Under familiar principles of law an agent buying for an undisclosed principal is personally liable to the seller. (Meyer v. Redmond, 205 N. Y. 478; Cobb v. Knapp, 71 id. 348.) “The law is clear that the mere fact that the agency, but not the principal, is disclosed will not free an agent from personal liability as a contractor.” (1 Williston Cont. § 285.)
2. The defendant accepted the goods. On November fifteenth the plaintiff delivered the various documents, including negotiable warehouse receipts indorsed in blank and inspection certificates, to the defendant. When the documents in question were originally tendered to the defendant it accepted them under protest. Plaintiff’s representative, however, refused to deliver the documents under such conditions. After conferences on the part of the agents of the defendant, plaintiff was given a clear and unconditional receipt for the eggs. Nothing more was required on the part *648of the plaintiff to constitute delivery and acceptance. By the delivery of the documents and the unconditional receipt of them by the defendant ownership of the goods was vested in the defendant. Acceptance was there and then complete. Acceptance in large measure is a question of intention. The intention in this instance, however, need not be left to inference, for the defendant unequivocally expressed its assent and acceptance of the delivery and the court is not permitted to speculate concerning mental reservations which the defendant urges it entertained at the time it signed the unconditional receipt.
If there be any doubt on this point it is removed by the fact that there was a distinct appropriation of the goods to the contract and assent thereto on the part of the defendant. Immediately after the receipt of the documents the defendant, through its business manager, notified the members who were in fine for the eggs that it was ready to tender delivery thereof and this was done in the usual manner.
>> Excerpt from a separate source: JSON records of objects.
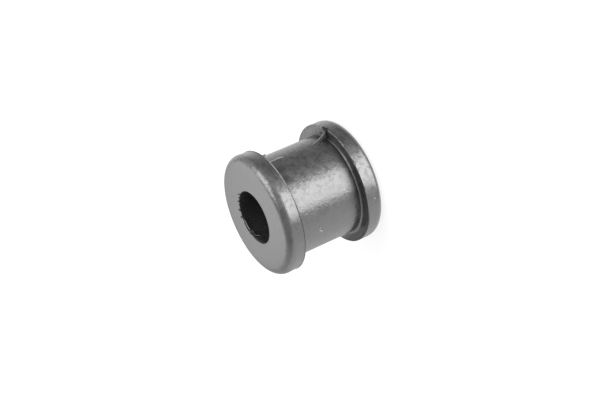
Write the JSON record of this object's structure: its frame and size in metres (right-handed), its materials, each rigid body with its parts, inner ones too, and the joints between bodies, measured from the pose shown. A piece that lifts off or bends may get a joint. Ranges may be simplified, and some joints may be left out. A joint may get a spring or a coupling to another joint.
{
  "type": "stabilizer bar bushing",
  "caption": "Spool-shaped moulded rubber bushing with a through bore and a flange at each end, seating a stabilizer bar in its bracket.",
  "frame": {"origin": "centre of the far flange's end face, on which the bushing stands", "axes": "+Z along the bore axis, from the far flange to the near flange that faces the camera; the parting line lies 34.5 degrees from +X towards -Y"},
  "size_m": [0.037, 0.037, 0.033],
  "materials": {
    "rubber": "moulded black rubber with a soft satin gloss, flat end faces smooth, bore matt"
  },
  "bodies": {
    "root": {"bushing": "rubber"}
  },
  "joints": []
}
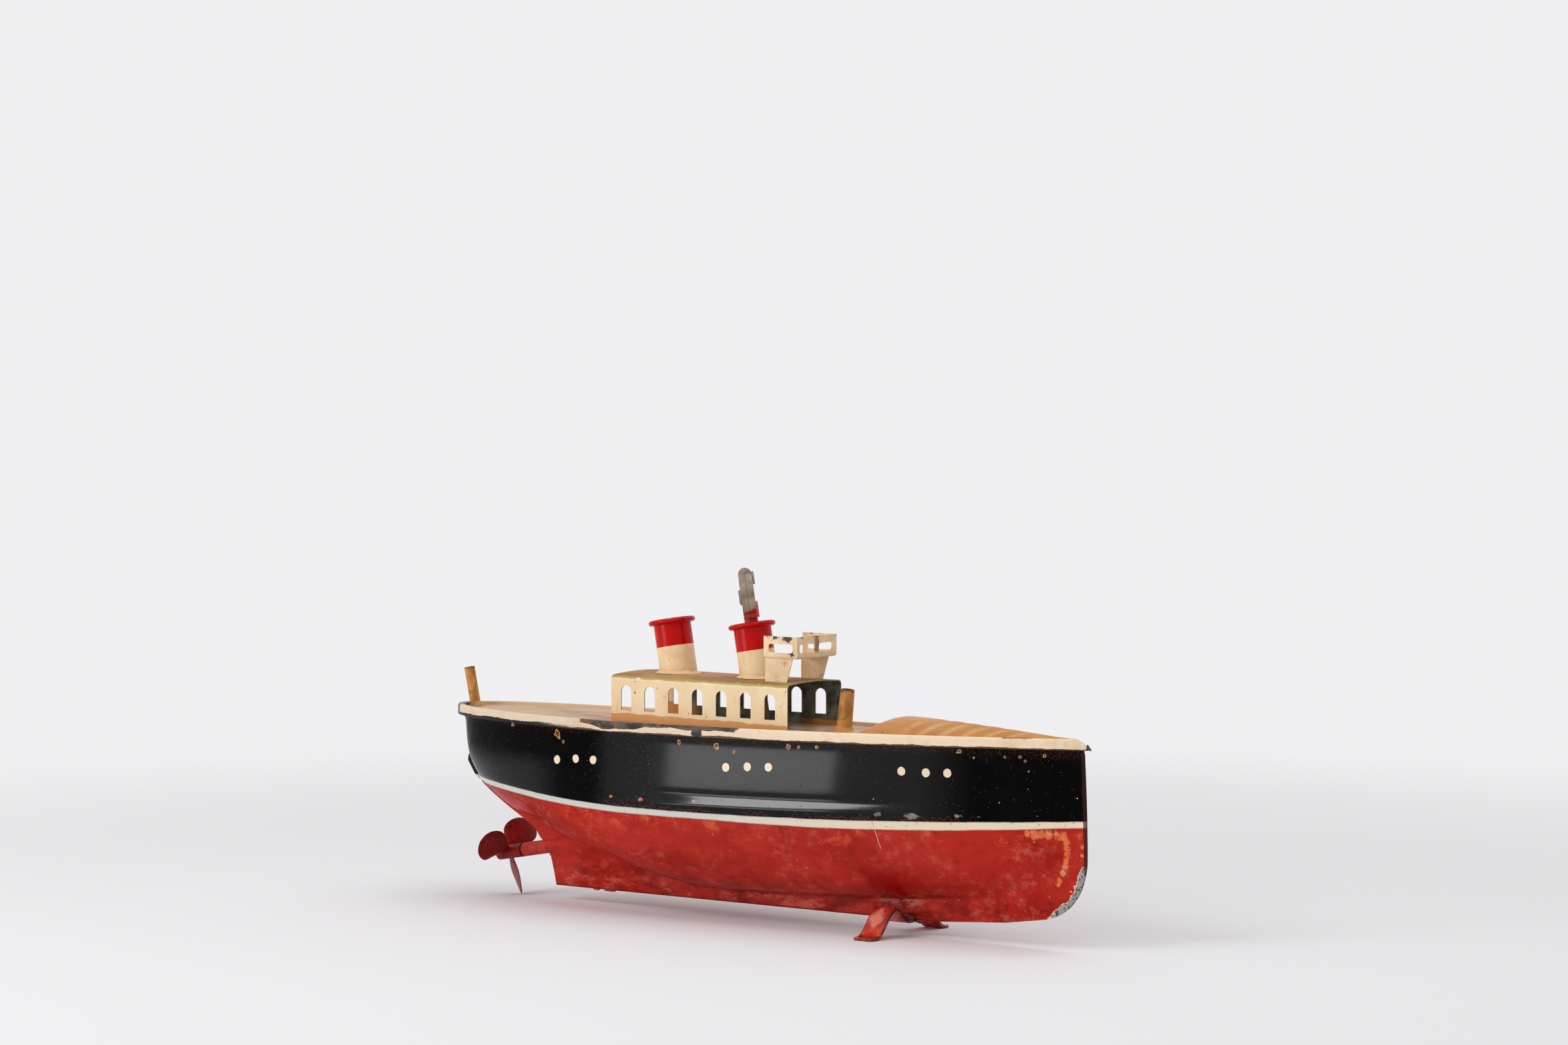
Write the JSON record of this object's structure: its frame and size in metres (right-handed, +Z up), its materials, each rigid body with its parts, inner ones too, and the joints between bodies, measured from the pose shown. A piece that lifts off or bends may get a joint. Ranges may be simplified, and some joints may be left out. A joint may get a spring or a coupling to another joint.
{
  "type": "toy passenger ship",
  "caption": "Tinplate clockwork ship with a round-sterned hull, arched cabin, raked funnels, a bridge on legs and a winding key down the fore funnel, resting on a keel strap",
  "frame": {"origin": "middle of the bounding box, at the level of the floor the ship stands on", "axes": "+X towards the bow, +Y to port, +Z up"},
  "size_m": [0.265, 0.049, 0.1186],
  "materials": {
    "hull_paint": "glossy black topsides, cream line and red bottom",
    "deck_paint": "aged ochre brown lacquer, cream lip",
    "cream_paint": "aged glossy cream",
    "funnel_paint": "glossy red over cream",
    "socket_paint": "glossy ochre",
    "strap_paint": "worn red over bare metal",
    "propeller_paint": "dark worn red",
    "brass": "plain turned and stamped brass",
    "steel": "plain bare steel",
    "spring_steel": "blued spring steel",
    "key_metal": "dull grey tinned sheet with a splash of red"
  },
  "bodies": {
    "ship": {"hull_starboard": "hull_paint", "hull_port": "hull_paint", "deck": "deck_paint", "cabin": "cream_paint", "funnel_fore": "funnel_paint", "funnel_aft": "funnel_paint", "bridge_tray": "cream_paint", "bridge_leg_starboard": "cream_paint", "bridge_leg_port": "cream_paint", "mast_socket": "socket_paint", "flagstaff_socket": "socket_paint", "stand_strap": "strap_paint", "stern_lug": "hull_paint", "stern_tube": "propeller_paint", "tube_bush_aft": "brass", "tube_bush_fore": "brass", "mainspring": "spring_steel", "motor_plate_upper": "steel", "motor_plate_lower": "steel", "motor_pillars": "steel", "pillar_nuts": "brass", "motor_bearers": "steel", "shaft_bracket": "steel"},
    "propeller": {"blade_low": "propeller_paint", "blade_port": "propeller_paint", "blade_starboard": "propeller_paint", "propeller_hub": "propeller_paint", "propeller_shaft": "steel", "thrust_collar": "brass", "shaft_pinion": "brass"},
    "third_wheel_set": {"third_arbor": "steel", "contrate_wheel": "brass"},
    "second_wheel_set": {"second_arbor": "steel", "second_wheel": "brass"},
    "great_wheel_set": {"great_wheel": "brass", "click_screw": "steel", "click_spring": "spring_steel"},
    "winding_set": {"winding_arbor": "steel", "ratchet_wheel": "steel", "key_shank": "key_metal", "key_bow": "key_metal"},
    "click": {"click": "steel"}
  },
  "joints": [
    {"name": "propeller_spin", "type": "hinge", "parent": "ship", "child": "propeller", "pos_m": [-0.111, 0, 0.01513], "axis": [0.9848, 0, 0.1736], "continuous": true},
    {"name": "third_arbor_spin", "type": "hinge", "parent": "ship", "child": "third_wheel_set", "pos_m": [-0.02719, 0, 0.02991], "axis": [-0.1736, 0, 0.9848], "continuous": true},
    {"name": "second_arbor_spin", "type": "hinge", "parent": "ship", "child": "second_wheel_set", "pos_m": [-0.01124, 0, 0.03272], "axis": [-0.1736, 0, 0.9848], "continuous": true},
    {"name": "great_wheel_spin", "type": "hinge", "parent": "ship", "child": "great_wheel_set", "pos_m": [0.00738, 0, 0.036], "axis": [-0.1736, 0, 0.9848], "continuous": true},
    {"name": "key_wind", "type": "hinge", "parent": "great_wheel_set", "child": "winding_set", "pos_m": [0.00738, 0, 0.036], "axis": [-0.1736, 0, 0.9848], "continuous": true},
    {"name": "click_drop", "type": "hinge", "parent": "great_wheel_set", "child": "click", "pos_m": [0.00558, 0.0096, 0.02776], "axis": [-0.1736, 0, 0.9848], "range_deg": [-7, 0]}
  ],
  "couplings": [
    {"joint": "third_arbor_spin", "follows": "propeller_spin", "ratio": -0.25},
    {"joint": "second_arbor_spin", "follows": "propeller_spin", "ratio": 0.05},
    {"joint": "great_wheel_spin", "follows": "propeller_spin", "ratio": -0.0083333}
  ]
}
On November seventeenth the defendant delivered to the members the actual documents it had previously obtained from the plaintiff and received checks for the price. The majority of these checks were made payable directly to the Clearing House. In addition, the defendant permitted the resale of two cars as well as a transfer of ownership covering eight other cars. The defendant must be deemed to have assented to the appropriation of the eggs to the contract.
As further indicating the assent of the defendant to the appropriation, it appears that on November fifteenth at the opening of business plaintiff was committed to deliver 240 cars. On November seventeenth the plaintiff filed with the Clearing House its sheet showing 181 open trades, which sheet was accepted by the defendant together with plaintiff’s check for $3,600. If the fifty-nine carloads had not been accepted the open trades would have amounted to 240 carloads and plaintiff’s check for $3,600 would have been insufficient. The evidence clearly indicates that title to the goods passed and that an action for the price may be maintained. The case comes squarely within the rule laid down in Glass & Co. v. Misroch (239 N. Y. 475), Assent to appropriation “ does not signify an acceptance so definitive and deliberate as to bar rescission for defects. * * * It signifies the buyer’s willingness to take as his own the goods appropriated by the seller, subject to rescission and return if defects are afterwards discovered * * *. Assent to delivery, unless otherwise qualified, is assent to appropriation, and thus, subject to rescission, an acceptance of the title.” (Glass & Co. v. Misroch, supra, 480, 484.)
There was in fact no justification for the rejection of the *649goods after acceptance. Such justification is neither pleaded nor claimed. No complaint is made concerning the quality of the eggs delivered. The defendant’s alleged grievance relates to other carloads of eggs in no way included in the deliveries which are here involved.
3. The emergency rule passed by the Clearing House committee on November seventeenth after delivery and acceptance of the eggs could not affect the transaction here involved which had ripened into consummated "trades and vested rights. While the defendant is permitted to amend its rules, it may not interfere with contractual rights nor change the status of contracts which had been completely executed and place an additional burden upon the seller. The rule adopted was clearly retroactive and not binding on the parties to these transactions. It is true that when the plaintiff became a member of the exchange and the Clearing House it agreed to abide by all of the by-laws and rules passed by the organizations and their duly constituted committees. Such acceptance of membership in the defendant conferred upon it no right to alter or abrogate any contract by the passage of a rule after the making thereof. Where the directors, trustees, governing boards or committees are given the right to alter or amend rules, the courts have allowed a wide latitude. However, such amendments may not destroy or interfere with vested contract rights. (Ayers v. Order of United Workmen, 188 N. Y. 280; Parish v. New York Produce Exchange, 169 id. 34; Matthews v. Associated Press, 136 id. 333; Biggs v. Sea Gate Association, 211 id. 482.)
Judgment is accordingly directed for the plaintiff in the sum of $39,432.55, together with interest of $4,266.36. Twenty days’ stay of execution; sixty days to make a case.